Psst! Andrew! Chill!

Over at The Daily Dish Andrew Sullivan is having a little case of the tetchies. It seems that, finally, some of his loyal readers (moi meme included) are taking him to task over his comments about Senator Clinton as a possible President Clinton. Andrew is bridling a bit.

To say that Sullivan is negative towards Mrs. Clinton is to understate.

Here are a couple of quotes from The Dish from November 9, 2007, a day short of the election in a year:

"One reason I cannot stand Hillary Clinton is that I'm a feminist." (DGR, this quote follows a citation from Peggy Noonan, of all people. You must read the entry.)*

"It's worth recalling: just because their enemies were ften vile doesn't mean the Clintons did give plenty to work with - often needlessly. Another term of the two of them could well lead to the same kind of sexual scandals that distracted and near-paralyzed affairs of state in the 1990s. If you don't believe that, then you simply haven't grasped the depth of Bill Clinton's needs and compulsions and Hillary Clinton's life-long enabling of them." (link)

"I am told by my Clinton-friendly readers that I am obsessed with this matter, seized with hatred, a mouthpiece for Republican talking points, a woman-hater, etc etc. Fine. Whatever. Have your say.
But if you think we would be electing a normal presidential candidate in Hillary Clinton, as opposed to a co-dependent, scandal-drawn power-couple with almost no accountability within their marriage, let alone outside it, then you're welcome to your delusions.
I just want this on the record, ok? If you want to pick them again, do so with your eyes open

Notice, Dear Gentle Reader(s), what Andrew does not address? Right! Sullivan does not address any of the policies Mrs. Clinton has offered, nor anything about her effectiveness (or lack of effectiveness) as a senator.

Andrew's sole antipathy for Mrs. Clinton seems to be a Church-lady-like gut reaction to the Clinton's marriage, and he anticipates another sex scandal. Oh, tsk!

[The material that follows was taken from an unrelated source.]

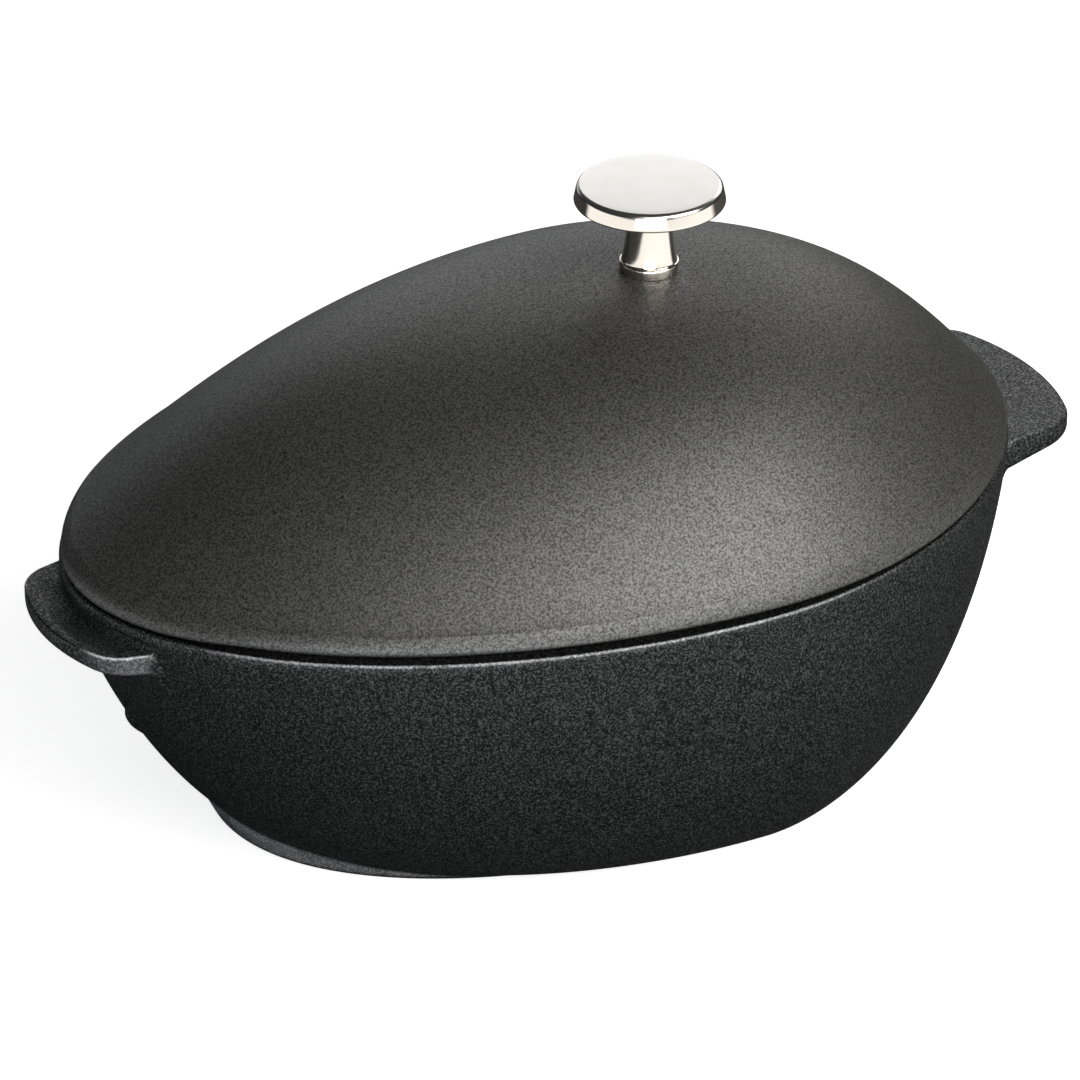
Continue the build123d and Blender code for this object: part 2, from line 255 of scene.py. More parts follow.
def smoothStep(value, low, high):
    t = np.clip((value - low) / (high - low), 0, 1)
    return t * t * (3 - 2 * t)


def blendMax(a, b, width):
    # The larger of two values, with a fillet of about that width where they cross.
    h = np.clip(1 - np.abs(a - b) / width, 0, 1)
    return np.maximum(a, b) + h * h * width / 4


def softPositive(value, width):
    # Nought well below nought and the value itself well above it, turning over that width.
    return (value + np.sqrt(value * value + width * width)) / 2


def alongSides(theta, rise, fall):
    # 0 at the broad end, 1 along the sides and 0 again at the narrow tip. It rises over a span of
    # the cosine of the angle from that tip, and falls over a span of 1 minus that cosine.
    cosine = -np.cos(theta)
    return smoothStep(cosine, *rise) * smoothStep(1 - cosine, *fall)


def column(values):
    # One value for each row of a grid.
    return np.asarray(values, float)[:, None]


def crowded(low, high, count, places):
    # Values from low to high whose steps get shorter round some places. The steps are the
    # inverse of a density: 1 plus a bell of the given width and height at each place.
    s = np.linspace(low, high, grid["samples"])
    density = np.ones_like(s)
    for where, width, height in places:
        density += height * np.exp(-(((s - where) / width) ** 2))
    total = np.concatenate([[0], np.cumsum((density[1:] + density[:-1]) / 2)])
    return np.interp(np.linspace(0, total[-1], count), total, s)


def polarGrid(centre, theta, groups):
    # Points round the axis at x = centre, rows by columns. Each group of rows gives its distances
    # from the axis, its heights and any marks, each for all of it, by row, by column or by point.
    spread = [np.broadcast_arrays(*group, theta[None])[:-1] for group in groups]
    radius, height, *marks = (np.vstack(parts) for parts in zip(*spread))
    points = np.stack([centre + radius * np.cos(theta), radius * np.sin(theta), height], axis=-1)
    return points, marks


def gridMesh(name, points, material, body, replaced,
             closedRows=False, poles=(), marks=None):
    # Skin over a grid of points, rows by columns, whose columns close round the axis. closedRows
    # joins the last row to the first. poles closes the first and last row to a point each. marks
    # are named grids of numbers, such as where painted highlights and painted shade go, kept as
    # attributes of the points.
    rows, cols = points.shape[:2]
    ids = np.arange(rows * cols).reshape(rows, cols)
    if closedRows:
        ids = np.vstack([ids, ids[:1]])
    near, far = ids, np.roll(ids, -1, axis=1)
    faces = np.stack([near[:-1], far[:-1], far[1:], near[1:]], axis=-1).reshape(-1, 4).tolist()
    verts = points.reshape(-1, 3)
    if len(poles):
        verts = np.vstack([verts, poles])
        first, last = rows * cols, rows * cols + 1
        faces += np.stack([np.full(cols, first), far[0], near[0]], axis=-1).tolist()
        faces += np.stack([np.full(cols, last), near[-1], far[-1]], axis=-1).tolist()
    mesh = bpy.data.meshes.new(name)
    mesh.from_pydata((verts * mm).tolist(), [], faces)
    mesh.shade_smooth()
    mesh.set_sharp_from_angle(angle=math.radians(grid["sharp"]))
    mesh.materials.append(material)
    for label, values in (marks or {}).items():
        held = mesh.attributes.new(label, "FLOAT", "POINT")
        held.data.foreach_set("value", np.concatenate([values.ravel(), np.zeros(len(poles))]))
    piece = bpy.data.objects.new(name, mesh)
    bpy.context.scene.collection.objects.link(piece)
    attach(piece, body)
    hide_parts(replaced)
    print(f"{name}: {len(mesh.polygons)} faces")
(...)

For a writer who espouses wonderful ideas about limited government, and all that that entails in its penumbra (love the word--no idea what it means, but it rolls deliciously off the tongue), Sullivan seems to be quite the harpy about some one else's private life.

Please, Andrew. Stop being facile in your criticism of Mrs. Clinton. Be specific. Leave the dirt to the Rovians and the clowns on talk radio. If you don't like her health care plan, say so, and say why.

*P.S. I, too, am a feminist. (And Thatcher, et al., didn't have to stand for a national office as a single person. That makes a difference, doesn't it?) So the score stands even. Gay Male Feminists are split on the Hillary Clinton candidacy: 1 Yes, 1 No.